The Alberta Children's Hospital Foundation has partnered with RBC, Pembina and experts at the Alberta Children's Hospital Research Institute to bring awareness to the RBC Global Virtual Race for the Kids and our own mental health. These tips are part of an ongoing series we hope will get everyone thinking about self-care as we navigate uncertain times. And if you haven't already, there is still time to register for the RBC Global Virtual Race for the Kids October 17-18! Registration is free AND you can fundraise in support of the Alberta Children's Hospital Foundation for vital programs and research at the Centre for Child & Adolescent Mental Health – opening in late 2021.
Work it Wednesday
SPONSORED BY RBC
Physical activity is scientifically proven to improve mental health. You can stay physically active at home with these tips from RBC Olympian and Team Canada gymnast Jackson Payne:
"Staying physically and mentally fit has been a very important part of my life. As we transition and adapt to the COVID life, it can be difficult to stay active and motivated towards keeping ourselves mentally and physically healthy. Whether you have battled with finding the time or motivation for any kind of physical activity, or you are struggling to find an effective workout routine, I hope my suggestions below will help you in your pursuit to keeping your mind and body in great shape."
1. Make the most of your day
Break up your day with 5- to 15-minute slots to get active. Go for a short run or a walk, do some stairs or even low-impact jumping jacks at your desk. Don't forget to stretch — a full five minutes will invigorate your mind and keep that blood flowing to your brain.
2. Work it while you work
When you’re at the computer, try a physio ball instead of a chair and be mindful of your back, shoulder, head and neck posture. Engage your core and posture during those Zoom calls and if you’re going to snack, be mindful of your food intake, and choose water first. Set yourself a food curfew every day: For example, I try not to eat past 8 pm.
3. The warm-up
(Part 1) Your body needs to wake up before you do anything else. Set yourself a timer and execute a light, low-impact cardio workout that works for you. This could be as simple as doing some stairs, or going for a jog. This will get the blood pumping! (Duration: 5 to 30 minutes)

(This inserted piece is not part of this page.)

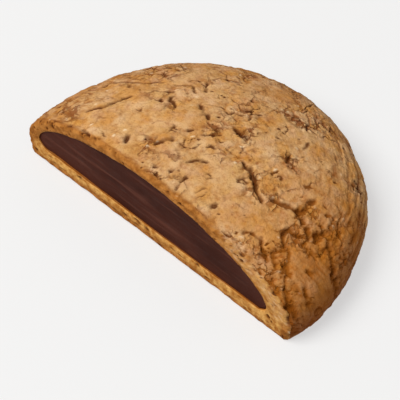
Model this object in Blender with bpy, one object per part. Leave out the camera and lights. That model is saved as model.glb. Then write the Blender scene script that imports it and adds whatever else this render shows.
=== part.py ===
"""A round, domed, filled cookie, cut straight down a little to one side of its middle. This is the larger
piece, lying on its flat base. Its baked dough is one solid: a dome with a crackled skin, hollowed out by the
filling, which shows in the cut. The chocolate filling is the other solid, and it lies in that hollow.

The frame: metres, +Z up. The origin is on the base, on the axis of the round cookie. The cut face looks
along -Y."""

import math

import bmesh
import bpy
import numpy as np

# The whole cookie, before it was cut.
COOKIE_RADIUS = 0.0310
COOKIE_HEIGHT = 0.0163
BULGE_HEIGHT = 0.0038  # height at which it is widest
BASE_RADIUS = 0.0302  # flat part that it rests on
DOME_POWER = 2.1  # 2 is an ellipse, and more is squarer in the shoulder

# How the plan differs from a circle: a direction and a spread in degrees, and a share of the radius.
OUT_OF_ROUND = ((-8, 20, 0.036), (150, 25, -0.032), (175, 18, -0.019), (194, 12, 0.012))

# The knife's plane, and the dough round the filling.
CUT_Y = -0.0071
FLOOR_THICKNESS = 0.0030
ROOF_THICKNESS = 0.0016
WALL_THICKNESS = 0.0034
FILLING_SHIFT = -0.0009  # the filling sits a little off the middle, towards -X
FILLING_POWER = 1.8  # under 2, so that it comes to thinner edges than an ellipse
FILLING_EDGE_HEIGHT = 0.0017  # height above the floor at which the filling is widest
FILLING_RECESS = 0.0005  # the filling pulls back from the knife's plane
CLEARANCE = 0.0003  # between the two solids, which touch in the real cookie

# How the unit sphere is shared out between the dome, the side under its bulge and the base.
BULGE_LATITUDE = math.radians(-10)
BASE_LATITUDE = math.radians(-22)
DOME_SUBDIVISIONS = 6
HOLLOW_SUBDIVISIONS = 4
SHARP_ANGLE = math.radians(50)  # an edge that turns by more than this stays sharp
SAME_PLACE = 1e-6  # closer than this is on the knife's plane
ON_THE_BASE = 1e-7  # lower than this is on the base

# Relief of the crackled skin. A seed picks the pattern of a noise.
LUMP_SIZE, LUMP_SEED = 0.019, 61
LUMP_HEIGHT = 0.00032
SWELL_SIZE, SWELL_SEED = 0.0065, 65
SWELL_HEIGHT = 0.00013
BROKEN_SIZE, BROKEN_SEED = 0.0095, 51
BROKEN_FROM, BROKEN_TO = -0.3, 0.7  # noise at which the skin starts to sink, and at which it is down
BROKEN_DEPTH = 0.00020
RELIEF_FADE_HEIGHT = 0.0016

# Colours of a shader, red, green and blue, and roughness.
DOUGH_COLOUR, DOUGH_ROUGHNESS = (0.58, 0.33, 0.13), 0.85
CHOCOLATE_COLOUR, CHOCOLATE_ROUGHNESS = (0.055, 0.020, 0.012), 0.45

# Bold cracks, each a line on the plan of the dome and its half-width and depth. A crack is deepest within the
# first share of its half-width, and it ends at the second.
CRACK_FLOOR, CRACK_END = 0.2, 1.7
CRACKS = (
    (((-0.0173, 0.0051), (-0.0183, 0.0021), (-0.0190, -0.0006), (-0.0204, -0.0018)), 0.0004, 0.0005),
    (((-0.0116, 0.0093), (-0.0093, 0.0076)), 0.0004, 0.0005),
    (((-0.0051, -0.0011), (-0.0044, 0.0004), (-0.0036, 0.0016)), 0.0005, 0.0006),
    (((-0.0003, 0.0059), (0.0012, 0.0078)), 0.0004, 0.0005),
    (((0.0019, 0.0108), (0.0051, 0.0097)), 0.0006, 0.0006),
    (
        ((0.0079, 0.0063), (0.0102, 0.0058), (0.0118, 0.0049), (0.0136, 0.0035), (0.0153, 0.0028)),
        0.0006,
        0.0009,
    ),
    (((0.0162, 0.0045), (0.0175, 0.0048), (0.0194, 0.0059), (0.0209, 0.0063)), 0.0005, 0.0007),
    (((0.0207, 0.0073), (0.0202, 0.0089), (0.0202, 0.0102)), 0.0005, 0.0006),
    (
        ((0.0213, 0.0014), (0.0219, 0.0028), (0.0234, 0.0031), (0.0245, 0.0044), (0.0252, 0.0076)),
        0.0005,
        0.0007,
    ),
    (((0.0176, -0.0037), (0.0190, -0.0025), (0.0207, -0.0027), (0.0227, -0.0037)), 0.0005, 0.0007),
    (((0.0258, -0.0027), (0.0270, -0.0037), (0.0283, -0.0049)), 0.0005, 0.0006),
    (((0.0272, 0.0067), (0.0290, 0.0057), (0.0301, 0.0046)), 0.0005, 0.0006),
)


def lattice_random(cells, seed):
    """A number from 0 to 1 for each whole-numbered cell of a grid, always the same for the same seed."""
    x, y, z = np.moveaxis(cells.astype(np.int64), -1, 0)
    mixed = (x * 73856093 ^ y * 19349663 ^ z * 83492791 ^ seed * 40503) & 0xFFFFFFFF
    mixed = ((mixed ^ (mixed >> 15)) * 2246822519) & 0xFFFFFFFF
    mixed = ((mixed ^ (mixed >> 13)) * 3266489917) & 0xFFFFFFFF
    return (mixed ^ (mixed >> 16)) / 2.0**32


def smooth_noise(points, size, seed):
    """Gradient noise, about -1 to 1: each corner of a grid of cubes has a random slope, blended across it."""
    scaled = points / size
    corner_cell = np.floor(scaled).astype(np.int64)
    inside = scaled - corner_cell
    fade = inside**3 * (inside * (inside * 6 - 15) + 10)
    total = np.zeros(points.shape[:-1])
    for corner in np.ndindex(2, 2, 2):
        cell = corner_cell + corner
        slope = np.stack([lattice_random(cell, seed + k) for k in range(3)], -1) * 2 - 1
        weight = np.prod(np.where(corner, fade, 1 - fade), axis=-1)
        total += weight * ((inside - corner) * slope).sum(-1)
    return 1.6 * total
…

(Part 2) Stretch! Stretching is an important part of any exercise routine. It keeps your muscles limber and can reduce the risk of injuries. You can find many simple and safe stretches online, just be mindful of your own range of motion. Stretching too hard can be worse for the body than not stretching at all. (Duration: 5 to 30 minutes)
4. Get to work!
This is the peak of your workout. The goal is to get your heart rate up and keep it up. Many of you might already have a workout routine and that’s great. If this is your first time, you may want to consult a qualified processional to help guide you through a routine that works for you and that you can do at home. (Duration: 5 to 30 minutes)
5. Time to cool down
This is a key part to any routine. Take a short walk around to slow your breathing and heart rate. Incorporate some light stretching, such as sitting down and reaching for your toes. I use a foam roller and gently roll my body out on the floor. This really helps the body recover and prepare it for the next workout day!
6. Stay connected and ask for help
Remember to keep those lines of communication open with your friends and family. Maintain contact with your supports, even if it’s digital. Ask for help from family members or health care professionals (doctor, nurse, psychologist, social worker) if things become too overwhelming or interfere with daily functioning. You can also contact Access Mental Health or the Distress Centre.
For more workout ideas you can incorporate into your home routine, check out these tips from RBC Olympian Skylar Park.
Note: These are general tips for staying active at home – it's important to consult your doctor or a health professional before you begin an exercise regime.